Similar to the previous case, a strength here is that the learner needs to convert the requirements into a chain of commands. So it's also narrowly focused, is completely self-contained, and can continue as long as the learner wants to practice.

Since both the log type and investigation focus are varied at random for each new exercise, it's possible for the learner to use their short-term memory for applying knowledge of the various linux commands, rather than the keystrokes to type.

 
 

Disclaimer - We Need More Tools in General

Having said all of the above, why might it still be the wrong thing to do?

While I'm obviously biased towards the deliberate practice approach, it's not a format that a lot of learners are familiar with, specifically because it isn't very common.

In addition, other strands of cognitive research which discuss desirable difficulty (another good thing that deliberate practice incorporates), has a downside in that learners can feel like they're learning less. This is also a proposed reason for why, given the choice, learners still gravitate towards youtube walkthroughs and blog tutorials:

They feel like they're learning more because it's easy and they enjoy it

So it could be that this format isn't something that learners are even interested in, because they themselves feel like they're learning less from it.

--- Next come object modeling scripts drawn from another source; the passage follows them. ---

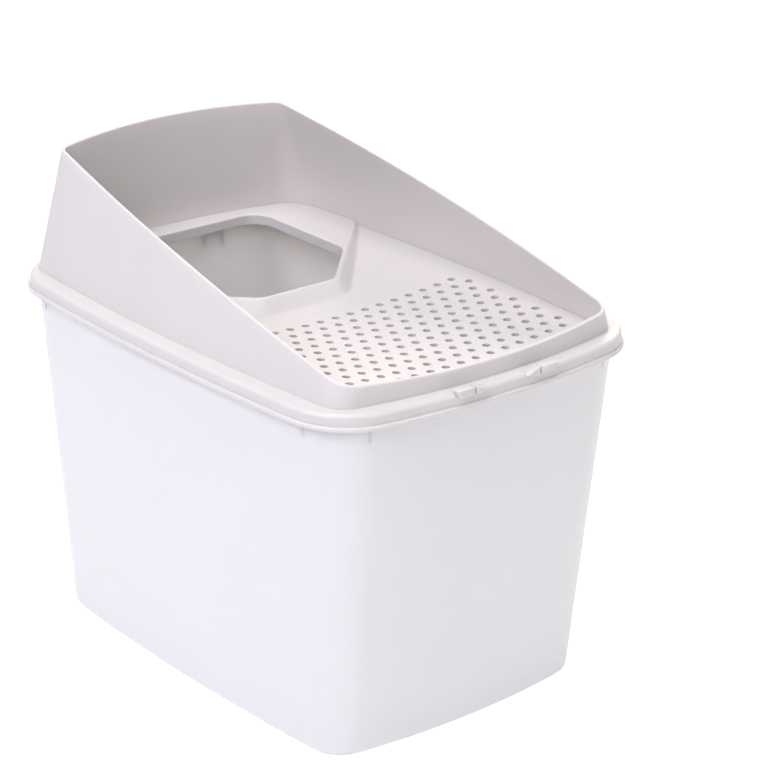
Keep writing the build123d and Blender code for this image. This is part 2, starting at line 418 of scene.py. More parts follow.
def plate(
    name: str,
    profile: Sequence[tuple[float, float]],
    start: float,
    stop: float,
    bevel: float = 0.4,
    axis: Axis = Axis.X,
) -> bpy.types.Object:
    """Make a flat plate that stands across an axis, with softened edges.

    Args:
        name: Name of the piece.
        profile: Outline of the plate as y and z, or as x and z when it stands across Y.
        start: Where the plate starts along the axis.
        stop: Where it ends.
        bevel: Size of the softened edges.
        axis: The axis that it stands across.

    Returns:
        The new object.
    """
    count = len(profile)
    points = np.array([np.insert(p, axis, at) for at in (start, stop) for p in profile])
    faces = [tuple(range(count)), tuple(range(2 * count - 1, count - 1, -1))]
    faces += [(i, (i + 1) % count, count + (i + 1) % count, count + i) for i in range(count)]
    piece = object_from(name, points, faces)
    work = bmesh.new()
    work.from_mesh(piece.data)
    sharp = [e for e in work.edges if e.calc_face_angle(0.0) > math.radians(SOFTENED)]
    bmesh.ops.bevel(work, geom=sharp, offset=bevel * MM, segments=2, affect="EDGES", profile=0.5)
    work.to_mesh(piece.data)
    work.free()
    shade(piece.data)
    return piece


def carve(piece: bpy.types.Object, tool: bpy.types.Object) -> bpy.types.Object:
    """Cut one object out of another, and remove the tool.

    Args:
        piece: Object that is cut.
        tool: Object that cuts.

    Returns:
        The cut piece.
    """
    cut = piece.modifiers.new("cut", "BOOLEAN")
    cut.operation = "DIFFERENCE"
    cut.solver = "EXACT"
    cut.object = tool
    evaluated = piece.evaluated_get(bpy.context.evaluated_depsgraph_get())
    mesh = bpy.data.meshes.new_from_object(evaluated)
    piece.modifiers.remove(cut)
    bpy.data.objects.remove(tool)
    mesh.name = piece.name
    piece.data = mesh
    shade(mesh)
    return piece


def joined(name: str, pieces: Sequence[bpy.types.Object]) -> bpy.types.Object:
    """Gather several objects into one mesh under a name, and remove the originals.

    Args:
        name: Name of the whole.
        pieces: Objects to gather.

    Returns:
        The whole.
    """
    work = bmesh.new()
    for piece in pieces:
        work.from_mesh(piece.data)
    mesh = bpy.data.meshes.new(name)
    work.to_mesh(mesh)
    work.free()
    for piece in pieces:
        bpy.data.objects.remove(piece)
    whole = bpy.data.objects.new(name, mesh)
    bpy.context.scene.collection.objects.link(whole)
    return whole


def inside(points: np.ndarray, loop: np.ndarray) -> np.ndarray:
    """Say which plan points lie inside a closed loop.

    Args:
        points: Rows of x and y.
        loop: The loop's points.

    Returns:
        True or false for each point.
    """
    result = np.zeros(len(points), bool)
    x, y = points[:, 0], points[:, 1]
    for (x0, y0), (x1, y1) in zip(loop, np.roll(loop, -1, axis=0)):
        if y0 != y1:
            crosses = (y0 > y) != (y1 > y)
            result ^= crosses & (x < (x1 - x0) * (y - y0) / (y1 - y0) + x0)
    return result


def flip_up(mesh: bpy.types.Mesh) -> None:
    """Turn an open surface over if most of it faces down."""
    if sum(p.normal.z * p.area for p in mesh.polygons) < 0:
        mesh.flip_normals()


def plain(piece: bpy.types.Object, name: str) -> bpy.types.Object:
    """Turn an object with modifiers into one with a plain mesh.

    Args:
        piece: Object that is used up.
        name: Name of the new object.

    Returns:
        The new object.
    """
    seen = piece.evaluated_get(bpy.context.evaluated_depsgraph_get())
    mesh = bpy.data.meshes.new_from_object(seen)
    bpy.data.objects.remove(piece)
    mesh.name = name
    result = bpy.data.objects.new(name, mesh)
    bpy.context.scene.collection.objects.link(result)
    return result


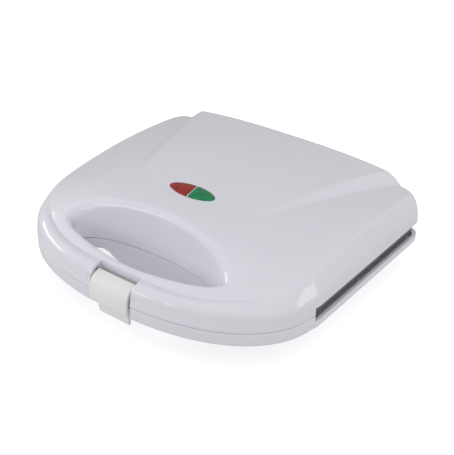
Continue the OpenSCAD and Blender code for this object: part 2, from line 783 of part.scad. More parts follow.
module lower_shell() {
    difference() {
        union() {
            rim(0, lower_face_z);
            pan(0, parting_z - rim_h + 1);
            dam_block(0, parting_z - 2, parting_z + dam_h);
            hole_skirt();
        }
        difference() {
            union() {
                difference() {
                    union() {
                        rim(wall, parting_z + 1);
                        pan(wall, parting_z - rim_h + wall + 1);
                    }
                    block([-half_w, rim_y, lower_face_z - deck_t], [half_w, dam_y, parting_z + 2]);
                }
                block([-dam_half + wall, dam_front_y + wall, parting_z - 6],
                    [dam_half - wall, dam_y - wall, parting_z + dam_h - deck_t]);
            }
            hole_prism(wall, -1, parting_z + 10);
            notch(base_notch_y, wall, 0, parting_z + 2);
            bosses(0, plate_bottom_z - part_gap);
            for (p = foot_places) translate([p[0], p[1], 0])
                cylinder(r = boss_r, h = pan_floor_z + wall + foot_boss_h, $fn = 32);
        }
        hole_prism(0, -1, parting_z + 10);
        hole_ends();
        notch(base_notch_y, 0, -1, parting_z + 2);
        slot_cut();
    }
    // Catch that the latch's tooth stands in front of
    block([-7, base_notch_y - 1.4, parting_z - 5.5], [7, base_notch_y + 1, parting_z - 3]);
}

bush_l = 12;
bush_flange_r = 8;
bush_flange_t = 2;
wires_r = 2.5;
outlet_y = rear_y - 2.6;

// Flat pad on the pan's rear wall that the cord's bush seats on
module outlet_pad() {
    block([outlet_x - bush_flange_r, rear_y - 14, outlet_h - bush_flange_r],
        [outlet_x + bush_flange_r, outlet_y, parting_z - rim_h + 1]);
}

module cord_bush() {
    color(black) translate([outlet_x, outlet_y + part_gap, outlet_h]) rotate([-90, 0, 0]) difference() {
        union() {
            cylinder(r = bush_flange_r, h = bush_flange_t, $fn = 48);
            cylinder(r = outlet_r + wall, h = bush_l, $fn = 48);
        }
        translate([0, 0, -1]) cylinder(r = outlet_r, h = bush_l + 2, $fn = 48);
    }
}

module lower_housing() {
    color(white) difference() {
        union() {
            moulded() lower_shell();
            outlet_pad();
            for (x = [-hinge_x, hinge_x]) for (s = [-1, 1])
                hinge_arm(x + s * (knuckle_w / 2 + knuckle_gap + ear_w / 2), ear_w, -1, slot_low + axis_up);
        }
        for (x = [-hinge_x, hinge_x]) along_x(x, axis_y, axis_z, pin_r, pin_l + 1);
        translate([outlet_x, outlet_y + 1, outlet_h]) rotate([90, 0, 0])
            cylinder(r = wires_r, h = 20, $fn = 32);
        for (p = screw_places) translate([p[0], p[1], plate_bottom_z - part_gap + 1 - lower_screw_l])
            cylinder(r = screw_r, h = lower_screw_l + 2, $fn = 32);
        for (p = foot_places) translate([p[0], p[1], -1])
            cylinder(r = screw_r, h = 1.2 + head_t + foot_screw_l + 1.2, $fn = 32);
    }
}

// ---- Latch ----

// Side view of the latch as [distance behind the rim, height above the parting line]
module latch_profile(low) {
    top = latch_top;
    under = -cover_bottom;
    tab = -tab_bottom;
    intersection() {
        union() {
            polygon([[9.2, top], [3.6, top - 1.7], [0.1, top - 5.7], [-1.3, 1], [-1.5, under],
                [0.2, under - 0.9], [2.3, under - 1.2], [2.9, under - 5], [3.6, tab + 0.9],
                [4.3, tab], [5.1, tab + 0.4], [5.6, tab + 1.4],
                [5.3, under - 4.6], [4.9, under - 2], [2.6, under + 0.8], [-1.3 + latch_t, 0],
                [-1.1 + latch_t + 0.6, 3.5], [5, 5.2], [9.2, top - 2.3]]);
            translate([latch_pin_y - rim_y, latch_pin_z - parting_z]) circle(r = 3.6, $fn = 48);
        }
        translate([-10, low]) square([30, 40]);
    }
}

module latch_part(w, low) {
    translate([w / 2, rim_y, parting_z]) rotate([90, 0, -90]) mirror([1, 0, 0])
        linear_extrude(height = w) latch_profile(low);
}

module latch_clip() {
    color(latch_grey) difference() {
        union() {
            latch_part(latch_w, -cover_bottom - 0.8);
            latch_part(tab_w, -40);
            block([-6, rim_y + 0.5, parting_z - 5.5], [6, base_notch_y - 1.8, parting_z - 3]);
        }
        along_x(0, latch_pin_y, latch_pin_z, latch_pin_r + latch_clear, latch_w + 2);
    }
}

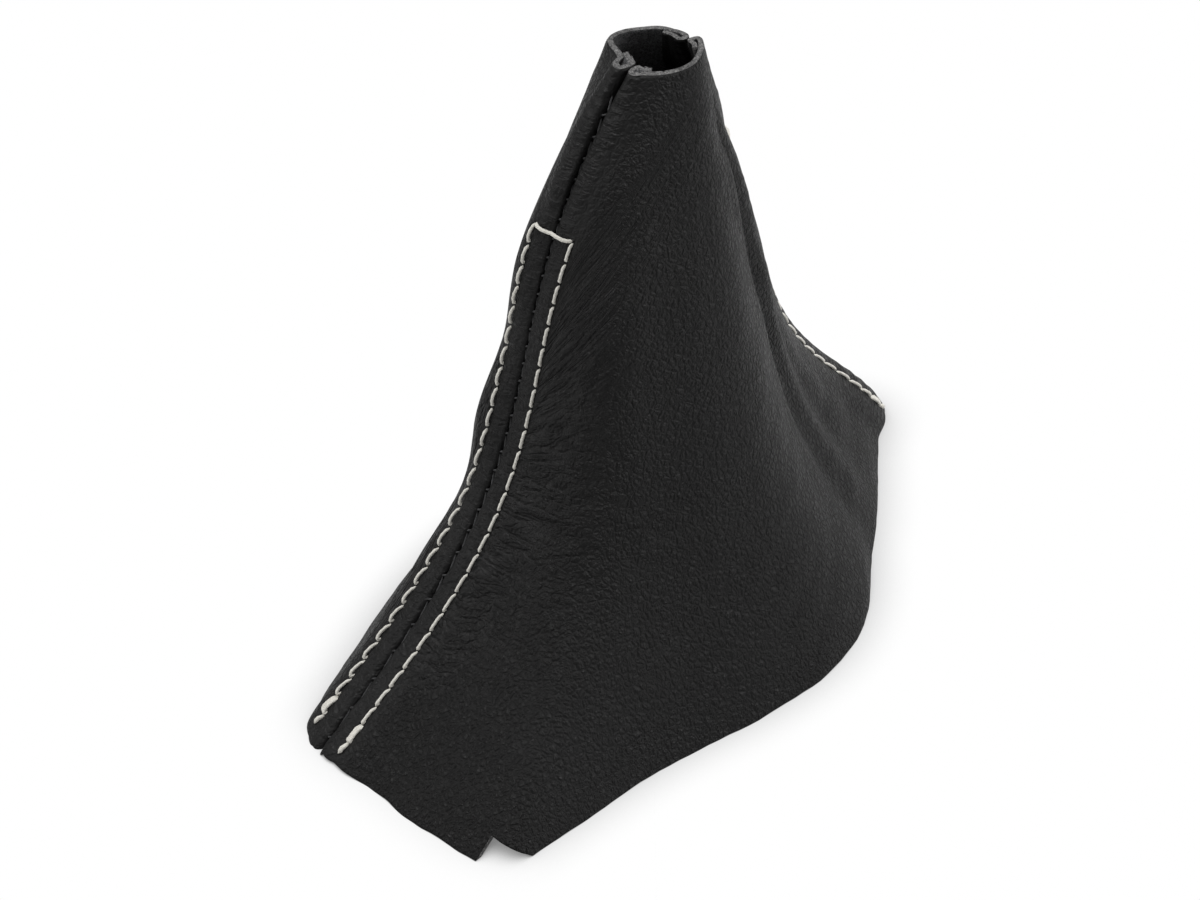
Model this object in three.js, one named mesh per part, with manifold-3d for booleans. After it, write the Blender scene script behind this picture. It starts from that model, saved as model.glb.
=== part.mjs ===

Another challenge is how to implement these types of activities from a technical perspective. There are a few different challenges like:

  • where/how is this activity presented to learners (web browser, terminal cli, etc)?
  • what mechanism is used to randomize the activities?
  • how do we assess whether the learning objective has been achieved?
  • what format is the feedback on unsuccessful attempts, and when is it given?

Nevertheless, more choice in how users like to learn new things is never a bad thing, and with the internet, we can create and share these things at basically zero marginal cost. More is better, and I'm here for it!